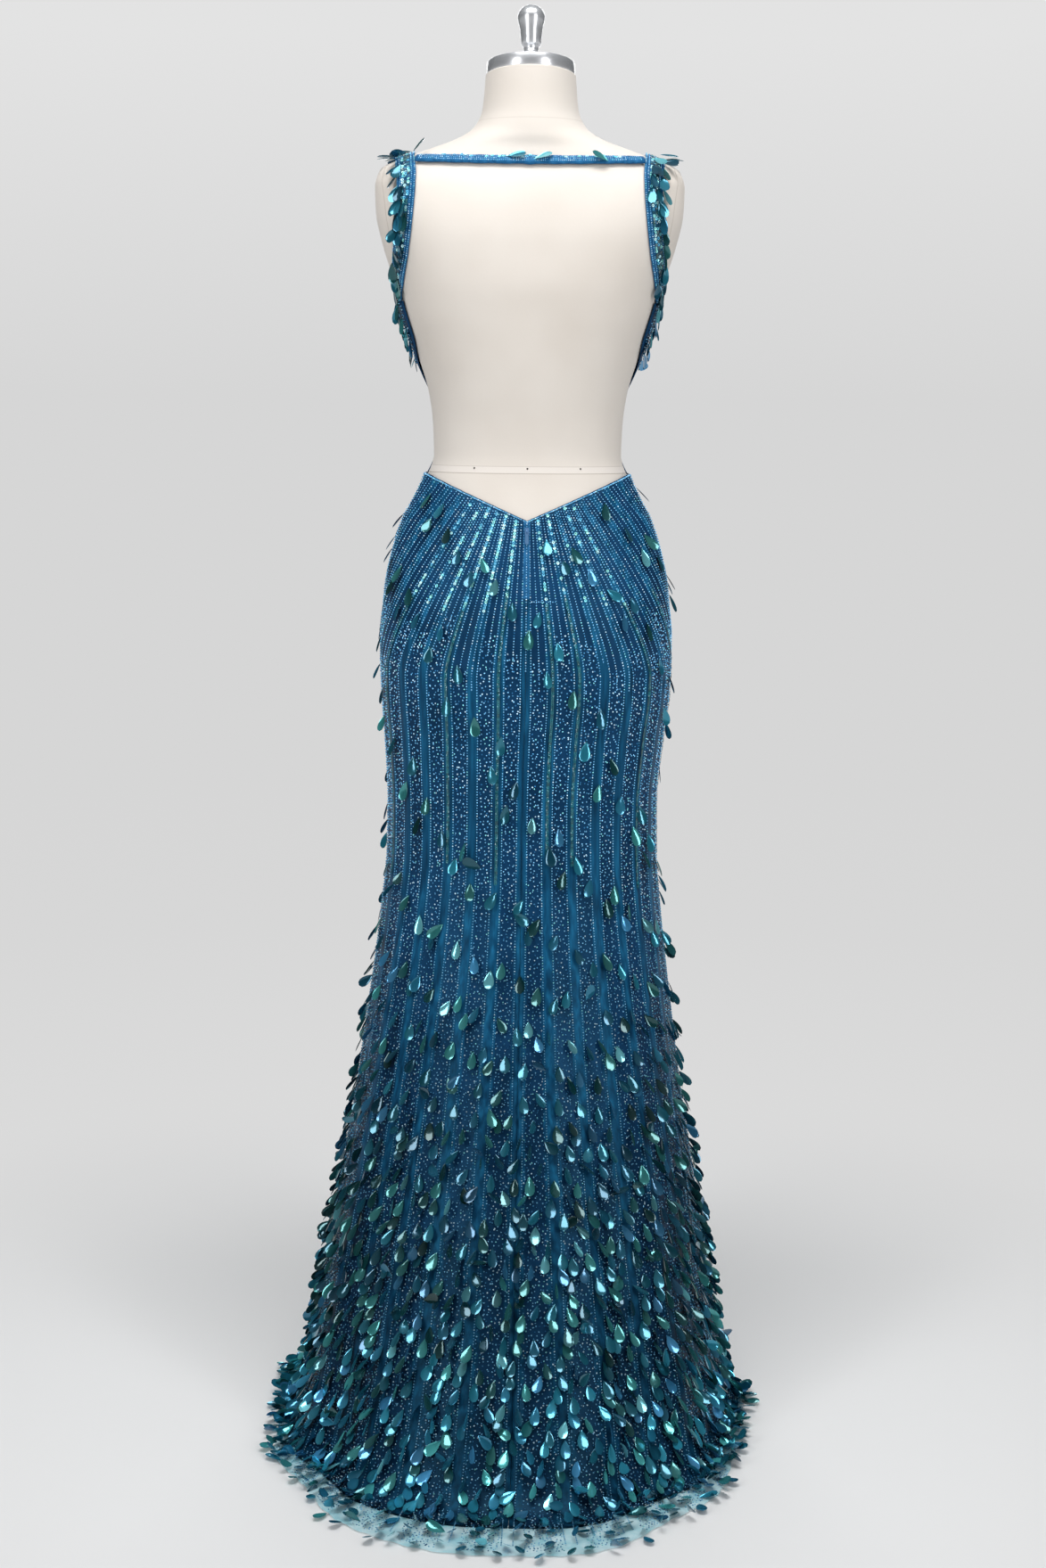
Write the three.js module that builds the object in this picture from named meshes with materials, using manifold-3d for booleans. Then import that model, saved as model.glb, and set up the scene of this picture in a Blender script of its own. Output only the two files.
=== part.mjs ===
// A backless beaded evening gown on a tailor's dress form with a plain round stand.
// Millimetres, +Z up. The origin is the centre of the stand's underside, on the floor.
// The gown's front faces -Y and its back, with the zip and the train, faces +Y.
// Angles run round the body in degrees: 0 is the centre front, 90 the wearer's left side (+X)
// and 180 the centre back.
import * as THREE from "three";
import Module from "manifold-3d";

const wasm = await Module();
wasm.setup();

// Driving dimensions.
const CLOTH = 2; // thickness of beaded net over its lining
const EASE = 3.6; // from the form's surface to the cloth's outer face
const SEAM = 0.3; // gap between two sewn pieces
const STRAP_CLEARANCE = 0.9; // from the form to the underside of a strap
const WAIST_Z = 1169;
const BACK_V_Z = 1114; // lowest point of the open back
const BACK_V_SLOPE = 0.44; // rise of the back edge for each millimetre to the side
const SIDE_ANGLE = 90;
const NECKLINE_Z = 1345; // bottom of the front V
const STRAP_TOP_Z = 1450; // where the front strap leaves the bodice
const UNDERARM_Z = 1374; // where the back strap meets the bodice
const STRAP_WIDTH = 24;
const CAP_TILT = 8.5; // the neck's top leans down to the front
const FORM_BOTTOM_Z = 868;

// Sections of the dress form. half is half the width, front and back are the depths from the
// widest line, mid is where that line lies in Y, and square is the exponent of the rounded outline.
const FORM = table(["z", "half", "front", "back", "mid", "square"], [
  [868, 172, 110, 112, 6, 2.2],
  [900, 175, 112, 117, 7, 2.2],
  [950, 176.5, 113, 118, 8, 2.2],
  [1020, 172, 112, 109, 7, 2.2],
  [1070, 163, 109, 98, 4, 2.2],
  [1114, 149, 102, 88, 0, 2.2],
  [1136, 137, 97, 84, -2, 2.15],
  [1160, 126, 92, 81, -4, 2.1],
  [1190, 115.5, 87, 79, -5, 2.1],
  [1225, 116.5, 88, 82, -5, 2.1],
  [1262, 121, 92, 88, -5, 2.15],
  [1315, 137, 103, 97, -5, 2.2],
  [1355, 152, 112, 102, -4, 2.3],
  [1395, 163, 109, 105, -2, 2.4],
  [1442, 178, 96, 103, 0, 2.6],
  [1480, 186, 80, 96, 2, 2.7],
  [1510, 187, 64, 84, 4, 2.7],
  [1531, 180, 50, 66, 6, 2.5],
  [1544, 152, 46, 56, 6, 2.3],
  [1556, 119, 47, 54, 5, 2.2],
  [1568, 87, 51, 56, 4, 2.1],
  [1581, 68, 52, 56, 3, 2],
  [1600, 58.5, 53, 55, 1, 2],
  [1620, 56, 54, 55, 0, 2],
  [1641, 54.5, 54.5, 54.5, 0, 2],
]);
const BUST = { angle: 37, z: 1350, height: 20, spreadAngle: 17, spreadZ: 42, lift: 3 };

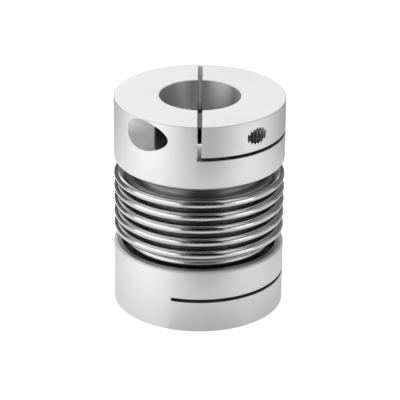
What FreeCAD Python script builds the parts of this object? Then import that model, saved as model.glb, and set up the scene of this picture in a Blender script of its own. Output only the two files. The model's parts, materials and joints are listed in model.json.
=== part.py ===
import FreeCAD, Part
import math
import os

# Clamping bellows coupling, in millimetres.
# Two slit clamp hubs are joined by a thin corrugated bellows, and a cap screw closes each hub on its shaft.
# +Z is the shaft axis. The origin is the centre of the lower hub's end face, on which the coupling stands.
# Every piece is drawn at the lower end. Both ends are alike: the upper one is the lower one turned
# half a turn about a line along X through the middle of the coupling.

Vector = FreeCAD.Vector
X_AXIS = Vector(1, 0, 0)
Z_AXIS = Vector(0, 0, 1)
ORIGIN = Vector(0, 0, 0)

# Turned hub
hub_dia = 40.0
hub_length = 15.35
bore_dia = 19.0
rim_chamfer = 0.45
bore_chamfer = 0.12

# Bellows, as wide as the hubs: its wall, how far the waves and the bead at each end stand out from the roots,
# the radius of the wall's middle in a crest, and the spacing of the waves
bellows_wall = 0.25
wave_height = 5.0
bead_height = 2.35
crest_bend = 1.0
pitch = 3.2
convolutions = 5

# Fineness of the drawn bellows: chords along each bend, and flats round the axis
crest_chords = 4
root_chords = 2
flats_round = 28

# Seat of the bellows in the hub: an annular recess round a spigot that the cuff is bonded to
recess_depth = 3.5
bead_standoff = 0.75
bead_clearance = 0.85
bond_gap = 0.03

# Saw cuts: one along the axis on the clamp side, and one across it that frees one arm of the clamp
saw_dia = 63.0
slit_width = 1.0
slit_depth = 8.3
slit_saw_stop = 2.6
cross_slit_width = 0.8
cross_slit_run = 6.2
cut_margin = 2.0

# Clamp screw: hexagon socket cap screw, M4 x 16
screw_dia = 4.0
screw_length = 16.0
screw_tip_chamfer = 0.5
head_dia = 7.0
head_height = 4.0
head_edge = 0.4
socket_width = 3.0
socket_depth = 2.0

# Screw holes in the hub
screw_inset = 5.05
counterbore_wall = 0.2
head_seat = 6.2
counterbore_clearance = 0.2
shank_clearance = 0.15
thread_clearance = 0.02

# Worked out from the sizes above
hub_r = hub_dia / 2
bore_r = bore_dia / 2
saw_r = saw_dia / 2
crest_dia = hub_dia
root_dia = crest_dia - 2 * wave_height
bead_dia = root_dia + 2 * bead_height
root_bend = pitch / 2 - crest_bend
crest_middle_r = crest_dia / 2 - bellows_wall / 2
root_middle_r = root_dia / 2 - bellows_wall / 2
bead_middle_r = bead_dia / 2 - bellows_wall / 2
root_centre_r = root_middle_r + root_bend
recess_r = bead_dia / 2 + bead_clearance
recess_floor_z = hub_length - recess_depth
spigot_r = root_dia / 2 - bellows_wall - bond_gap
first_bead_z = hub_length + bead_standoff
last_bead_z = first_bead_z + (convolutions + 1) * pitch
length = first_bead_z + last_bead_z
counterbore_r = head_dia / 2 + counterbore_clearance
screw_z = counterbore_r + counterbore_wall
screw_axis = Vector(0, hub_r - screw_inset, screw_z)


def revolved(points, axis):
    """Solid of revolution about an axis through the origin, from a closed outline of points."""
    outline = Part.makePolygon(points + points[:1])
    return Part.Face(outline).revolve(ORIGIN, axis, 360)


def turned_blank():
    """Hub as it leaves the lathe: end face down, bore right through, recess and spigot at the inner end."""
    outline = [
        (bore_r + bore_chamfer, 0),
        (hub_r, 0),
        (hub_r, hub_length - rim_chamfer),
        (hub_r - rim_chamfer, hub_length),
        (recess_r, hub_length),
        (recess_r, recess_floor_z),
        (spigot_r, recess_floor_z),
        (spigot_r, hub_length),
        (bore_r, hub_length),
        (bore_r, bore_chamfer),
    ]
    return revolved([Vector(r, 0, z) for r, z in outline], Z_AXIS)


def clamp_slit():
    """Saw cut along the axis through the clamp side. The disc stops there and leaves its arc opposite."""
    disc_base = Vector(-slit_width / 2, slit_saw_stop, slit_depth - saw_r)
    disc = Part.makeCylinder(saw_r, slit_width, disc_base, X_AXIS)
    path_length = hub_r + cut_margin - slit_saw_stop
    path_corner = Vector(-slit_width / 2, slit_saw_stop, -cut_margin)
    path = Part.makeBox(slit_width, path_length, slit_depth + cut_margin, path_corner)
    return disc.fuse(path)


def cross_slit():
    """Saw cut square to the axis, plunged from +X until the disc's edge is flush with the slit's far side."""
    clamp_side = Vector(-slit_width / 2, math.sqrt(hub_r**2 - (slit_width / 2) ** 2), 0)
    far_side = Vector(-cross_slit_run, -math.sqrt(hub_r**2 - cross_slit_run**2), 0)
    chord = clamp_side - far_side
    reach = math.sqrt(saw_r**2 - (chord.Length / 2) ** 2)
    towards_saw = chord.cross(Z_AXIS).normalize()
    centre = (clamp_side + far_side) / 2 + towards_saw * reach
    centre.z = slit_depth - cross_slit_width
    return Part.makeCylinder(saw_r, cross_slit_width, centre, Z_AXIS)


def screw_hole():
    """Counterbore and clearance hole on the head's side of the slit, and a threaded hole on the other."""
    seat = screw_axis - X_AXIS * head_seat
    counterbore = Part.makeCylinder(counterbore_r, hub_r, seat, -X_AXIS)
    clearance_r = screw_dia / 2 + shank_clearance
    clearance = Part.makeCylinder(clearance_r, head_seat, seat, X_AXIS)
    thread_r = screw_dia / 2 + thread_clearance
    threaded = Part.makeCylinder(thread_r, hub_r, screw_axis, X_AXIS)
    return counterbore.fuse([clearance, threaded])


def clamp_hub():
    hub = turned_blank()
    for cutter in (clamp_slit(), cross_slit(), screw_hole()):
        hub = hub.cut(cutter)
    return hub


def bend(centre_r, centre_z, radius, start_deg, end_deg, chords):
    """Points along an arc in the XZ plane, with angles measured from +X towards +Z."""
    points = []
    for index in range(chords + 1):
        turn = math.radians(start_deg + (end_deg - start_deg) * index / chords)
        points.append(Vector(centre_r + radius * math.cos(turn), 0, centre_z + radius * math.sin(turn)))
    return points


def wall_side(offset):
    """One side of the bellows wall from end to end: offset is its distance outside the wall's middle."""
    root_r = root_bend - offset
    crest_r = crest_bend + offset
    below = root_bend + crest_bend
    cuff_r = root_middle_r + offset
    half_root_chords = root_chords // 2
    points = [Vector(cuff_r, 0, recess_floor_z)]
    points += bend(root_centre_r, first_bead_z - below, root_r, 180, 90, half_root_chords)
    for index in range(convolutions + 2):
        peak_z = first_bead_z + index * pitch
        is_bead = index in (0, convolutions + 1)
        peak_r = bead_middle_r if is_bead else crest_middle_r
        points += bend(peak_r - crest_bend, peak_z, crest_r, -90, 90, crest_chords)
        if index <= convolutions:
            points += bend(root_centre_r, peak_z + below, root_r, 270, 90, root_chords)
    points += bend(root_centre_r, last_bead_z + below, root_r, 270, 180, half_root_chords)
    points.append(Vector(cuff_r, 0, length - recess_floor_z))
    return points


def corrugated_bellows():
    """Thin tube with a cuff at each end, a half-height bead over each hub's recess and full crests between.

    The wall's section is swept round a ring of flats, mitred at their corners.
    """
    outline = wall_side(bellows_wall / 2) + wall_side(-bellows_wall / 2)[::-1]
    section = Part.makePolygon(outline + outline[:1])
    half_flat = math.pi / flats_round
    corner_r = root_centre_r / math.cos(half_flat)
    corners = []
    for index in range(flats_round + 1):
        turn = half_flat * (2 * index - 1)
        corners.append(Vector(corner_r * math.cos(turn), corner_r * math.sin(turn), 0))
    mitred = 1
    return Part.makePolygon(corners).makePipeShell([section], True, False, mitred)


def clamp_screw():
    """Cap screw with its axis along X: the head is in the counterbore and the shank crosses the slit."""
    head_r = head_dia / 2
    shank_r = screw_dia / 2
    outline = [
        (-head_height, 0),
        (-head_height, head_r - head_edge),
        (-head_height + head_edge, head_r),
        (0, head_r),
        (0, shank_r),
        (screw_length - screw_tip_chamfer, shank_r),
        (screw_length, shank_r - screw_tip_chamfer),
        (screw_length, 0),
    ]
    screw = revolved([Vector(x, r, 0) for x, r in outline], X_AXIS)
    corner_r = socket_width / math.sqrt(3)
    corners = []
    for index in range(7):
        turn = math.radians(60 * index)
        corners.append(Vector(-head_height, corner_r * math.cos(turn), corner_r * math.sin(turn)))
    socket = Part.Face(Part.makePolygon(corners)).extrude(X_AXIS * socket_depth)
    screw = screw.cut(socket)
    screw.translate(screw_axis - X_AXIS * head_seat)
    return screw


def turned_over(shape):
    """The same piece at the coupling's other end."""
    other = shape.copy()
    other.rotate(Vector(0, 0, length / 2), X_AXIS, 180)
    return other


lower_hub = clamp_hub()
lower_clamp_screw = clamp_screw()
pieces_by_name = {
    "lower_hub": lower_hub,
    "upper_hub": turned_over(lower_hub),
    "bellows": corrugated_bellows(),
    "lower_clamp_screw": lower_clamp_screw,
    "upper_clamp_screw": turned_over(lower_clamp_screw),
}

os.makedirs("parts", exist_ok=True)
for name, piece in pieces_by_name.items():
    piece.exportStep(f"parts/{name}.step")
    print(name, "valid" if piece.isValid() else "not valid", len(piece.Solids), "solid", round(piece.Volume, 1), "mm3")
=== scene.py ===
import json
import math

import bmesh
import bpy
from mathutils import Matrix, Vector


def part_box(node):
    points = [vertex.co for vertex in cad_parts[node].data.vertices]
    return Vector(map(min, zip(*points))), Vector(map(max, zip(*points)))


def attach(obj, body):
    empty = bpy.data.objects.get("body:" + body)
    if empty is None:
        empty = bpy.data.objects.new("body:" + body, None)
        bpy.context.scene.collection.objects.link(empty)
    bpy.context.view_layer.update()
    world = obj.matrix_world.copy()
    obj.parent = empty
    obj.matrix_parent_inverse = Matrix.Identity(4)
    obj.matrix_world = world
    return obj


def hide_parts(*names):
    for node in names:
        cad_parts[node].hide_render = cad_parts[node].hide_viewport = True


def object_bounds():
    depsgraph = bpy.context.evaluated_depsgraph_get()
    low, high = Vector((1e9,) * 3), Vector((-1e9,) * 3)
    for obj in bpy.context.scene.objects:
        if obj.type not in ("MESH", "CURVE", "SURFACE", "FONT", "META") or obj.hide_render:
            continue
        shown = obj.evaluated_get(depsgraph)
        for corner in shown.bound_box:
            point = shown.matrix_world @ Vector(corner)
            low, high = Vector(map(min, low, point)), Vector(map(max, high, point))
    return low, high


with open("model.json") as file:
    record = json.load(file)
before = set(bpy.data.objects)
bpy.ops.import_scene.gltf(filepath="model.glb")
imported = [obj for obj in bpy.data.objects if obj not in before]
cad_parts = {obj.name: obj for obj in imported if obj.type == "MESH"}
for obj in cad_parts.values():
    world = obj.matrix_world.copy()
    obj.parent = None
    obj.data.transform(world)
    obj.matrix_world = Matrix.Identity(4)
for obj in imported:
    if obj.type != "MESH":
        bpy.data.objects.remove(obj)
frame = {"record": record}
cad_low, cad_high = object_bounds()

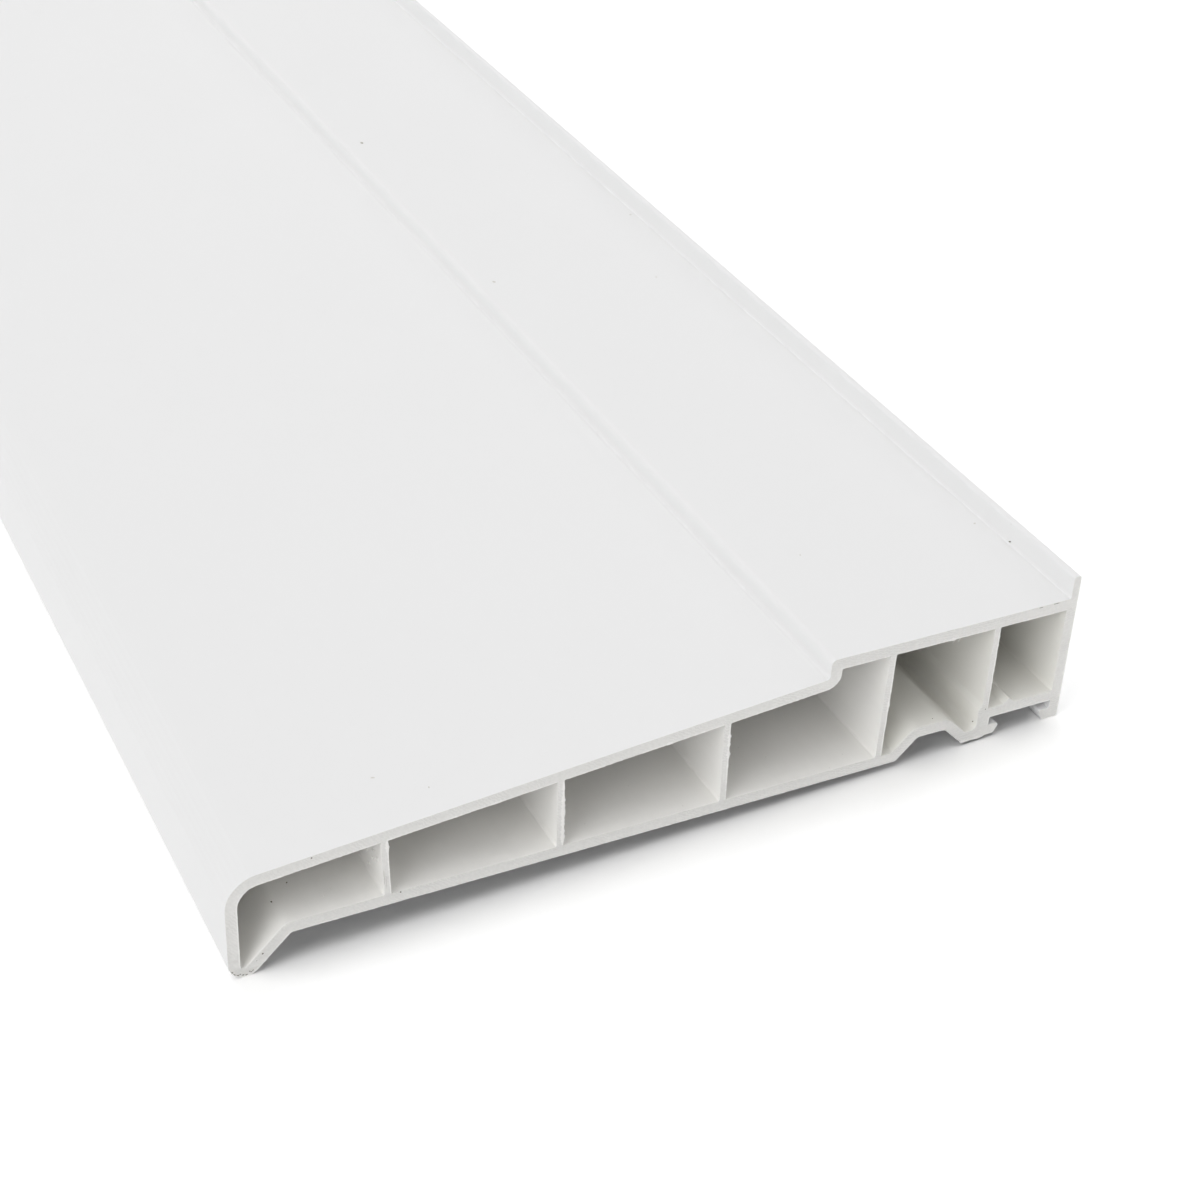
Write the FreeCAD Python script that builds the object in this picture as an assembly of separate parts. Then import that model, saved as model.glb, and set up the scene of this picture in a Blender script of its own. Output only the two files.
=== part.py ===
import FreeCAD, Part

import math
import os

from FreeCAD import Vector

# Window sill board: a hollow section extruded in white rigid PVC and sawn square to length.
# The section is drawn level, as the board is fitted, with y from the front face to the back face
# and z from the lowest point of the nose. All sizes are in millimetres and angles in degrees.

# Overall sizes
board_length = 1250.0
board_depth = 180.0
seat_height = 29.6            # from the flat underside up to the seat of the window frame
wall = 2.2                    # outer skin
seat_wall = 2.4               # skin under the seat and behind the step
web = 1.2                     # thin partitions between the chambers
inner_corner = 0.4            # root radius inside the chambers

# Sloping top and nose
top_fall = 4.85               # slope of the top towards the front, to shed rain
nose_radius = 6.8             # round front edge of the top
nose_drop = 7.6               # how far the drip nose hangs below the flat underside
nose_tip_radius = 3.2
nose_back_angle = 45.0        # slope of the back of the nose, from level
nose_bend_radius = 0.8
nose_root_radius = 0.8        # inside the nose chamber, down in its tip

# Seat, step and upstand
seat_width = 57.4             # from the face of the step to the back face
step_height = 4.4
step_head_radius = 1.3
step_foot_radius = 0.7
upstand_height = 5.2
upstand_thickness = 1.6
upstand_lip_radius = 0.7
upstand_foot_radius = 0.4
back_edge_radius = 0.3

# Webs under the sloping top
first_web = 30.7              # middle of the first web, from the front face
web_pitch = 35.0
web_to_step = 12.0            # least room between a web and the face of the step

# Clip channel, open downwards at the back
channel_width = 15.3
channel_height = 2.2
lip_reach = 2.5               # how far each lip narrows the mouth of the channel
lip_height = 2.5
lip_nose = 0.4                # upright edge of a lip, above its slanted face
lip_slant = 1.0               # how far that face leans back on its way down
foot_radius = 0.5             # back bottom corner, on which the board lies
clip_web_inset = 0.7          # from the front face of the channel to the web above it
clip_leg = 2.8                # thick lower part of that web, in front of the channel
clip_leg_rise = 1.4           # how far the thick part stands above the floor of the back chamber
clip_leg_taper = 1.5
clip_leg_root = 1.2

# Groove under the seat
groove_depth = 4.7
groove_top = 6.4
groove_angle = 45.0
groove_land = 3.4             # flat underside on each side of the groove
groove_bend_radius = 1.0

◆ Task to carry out
Retype exactly what runs from the line containing "Write the FreeCAD" through the line containing "from FreeCAD import Vector", both lines included, and stop there.

◆ Finished task
Write the FreeCAD Python script that builds the object in this picture as an assembly of separate parts. Then import that model, saved as model.glb, and set up the scene of this picture in a Blender script of its own. Output only the two files.
=== part.py ===
import FreeCAD, Part

import math
import os

from FreeCAD import Vector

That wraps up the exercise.